Düsseldorf Deutsche-Bank-Chef warnt vor "Grexit"

Düsseldorf · Jürgen Fitschen hat beim Neujahrsempfang in Düsseldorf jene kritisiert, die glauben, sich in die Wahlen in Griechenland einmischen zu müssen. Sein Bild von der geopolitischen Lage ist kritisch. Die eigene Branche sieht er im Umbruch.

Als der Co-Chef der Deutschen Bank gesten im Museum Kunstpalast ans Redner-Mikrofon tritt, wünscht er den rund 450 Zuhörern ein friedliches neues Jahr. Aber Jürgen Fitschen schränkt sofort ein, dass der Friede nach dem Anschlag von Paris schon wieder ein bisschen brüchig geworden sei. Das klingt zum Beginn einer Rede natürlich ein wenig düster. Und tatsächlich wirkt Fitschens anschließende Analyse der geopolitischen und ökonomischen Lage bei allem Willen, die Probleme der Zukunft in Angriff zu nehmen, wenig zuversichtlich.

"Wer heute die Vereinigten Staaten von Europa ausruft, der wird dafür geprügelt", urteilt der überzeugte Europäer Fitschen. Er sieht zu viele nationalpolitische Tendenzen, zu wenig Miteinander. Das gilt aus seiner Sicht auch für die Diskussion um einen Austritt Griechenlands aus der Euro-Zone und für politische Stimmen, die weitere Hilfen für Athen faktisch davon abhängig machen wollen, ob die Hellenen einen zum Wahlsieger küren, der die Fortsetzung des Reformkurses garantiert.

Das ist vermutlich nicht Alexis Tsipras, weil der Chef der linksgerichteten Partei Syriza im Falle eines Wahlsiegs schon mit dem Stopp von Zins- und Schuldzahlungen gedroht hat. Aber: "Wir haben nicht das Recht, in einer Demokratie den Menschen vorzuschreiben, was sie zu wählen haben", warnt Fitschen und fordert, die Diskussion über den "Grexit" müsse beendet werden. Aber natürlich verlangt der Manager auch von den Griechen weitere Anstrengungen, aus der Krise zu finden. Er verweist auf Spanien, wo binnen eines Jahres eine halbe Million neue Jobs entstanden seien, und auf die einstigen Krisenländer Irland und Portugal, die den Schutz des Euro-Rettungsschirms nicht mehr benötigten: "Da sieht man, dass es irgendwann aufwärts geht."

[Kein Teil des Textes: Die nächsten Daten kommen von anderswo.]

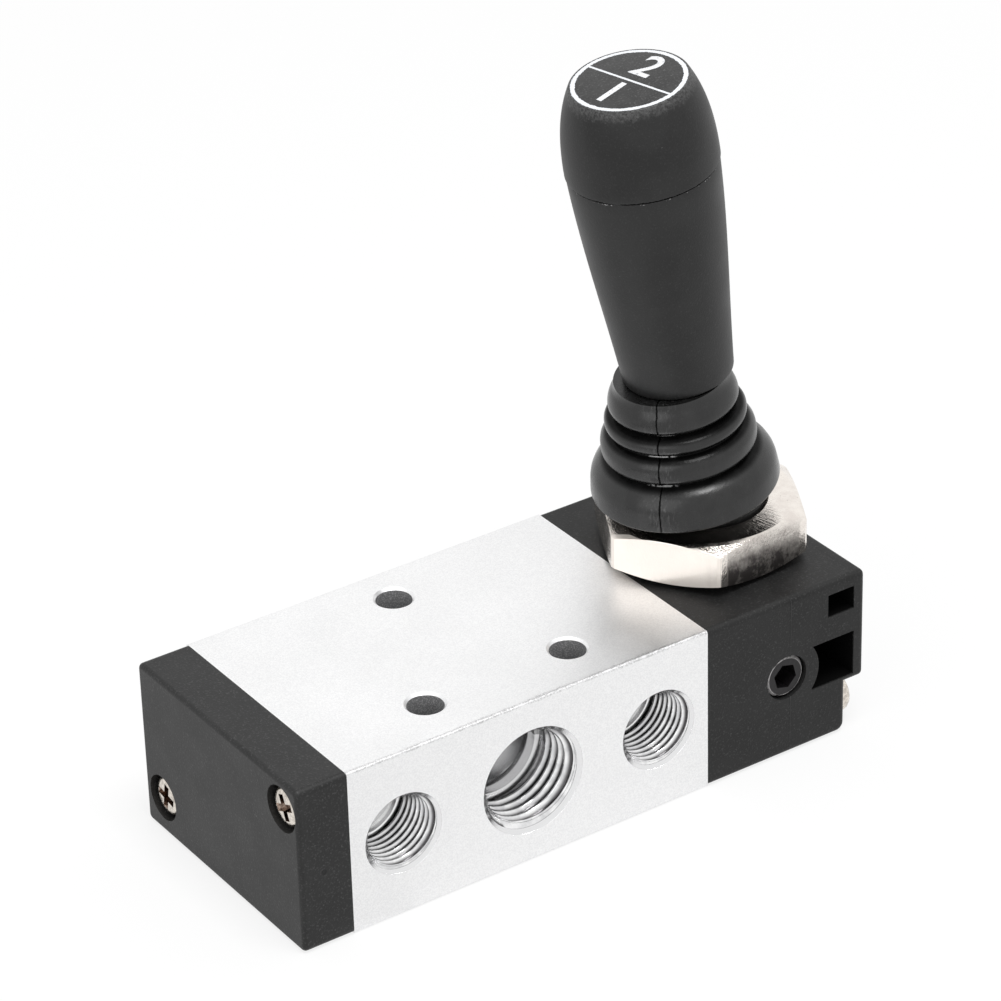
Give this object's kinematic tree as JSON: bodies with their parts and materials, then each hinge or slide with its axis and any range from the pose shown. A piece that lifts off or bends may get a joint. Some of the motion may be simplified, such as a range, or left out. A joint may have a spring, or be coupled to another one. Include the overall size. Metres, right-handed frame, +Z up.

Das ist der Punkt, an dem Fitschen ein wenig Optimismus ausstrahlt. Aber es gibt auf der anderen Seite in seiner Sicht der Dinge noch viel zu viele Krisen und Krisenszenarien. Die Rezession in Italien gehört dazu, die wirtschaftliche Schwäche in Frankreich, die Ukraine-Krise mit den gewaltigen Spannungen zwischen Westeuropa und Russland. "Alles, was bei dem Thema politisch passiert, ist nicht zielführend", analysiert Fitschen, "und die Bürger in Russland zahlen den Preis dafür." Über Russland ist man dann schnell bei der Ölkrise, beim Preiskampf zwischen den Förderstaaten und der frackenden Konkurrenz in den USA, bei den Exporteuren, die unter der schwachen Einnahmesituation in den Erdöl exportierenden Ländern leiden ("Ich habe große Sorgen um die politische Stabilität in diesen Ländern"), beim immer noch schwelenden Konflikt zwischen den asiatischen Wirtschafts-Großmächten China und Japan.

Geopolitisch ist aus Fitsches Sicht also Vieles im Argen. Und die eigene Branche? Die wird nach Einschätzung des Managers, der gleichzeitig Präsident des privaten Bankenverbandes ist, durch drei große Trends gekennzeichnet:

- die europäische Geldpolitik, die mit den noch auf Jahre hinaus niedrigen Zinsen eine der großen Herausforderungen für die Geldwirtschaft ist

- die Digitalisierung, die Milliarden kostet und die Branche nach Fitschens Einschätzung unweigerlich in eine Konsolidierung führen wird

- die wachsende Regulierung, beispielsweise durch die geplante Finanztransaktionssteuer. Die, so glaubt der Konzernchef, wollten mache Politiker schon längst nicht mehr. Tragen könnten die Steuer auf keinen Fall die Banken: "Von rund 30 Milliarden Euro Einnahmen für den Staat war die Rede. So viel verdienen Europas Banken aber gar nicht. Am Ende wird also der Anleger die Steuer zahlen müssen."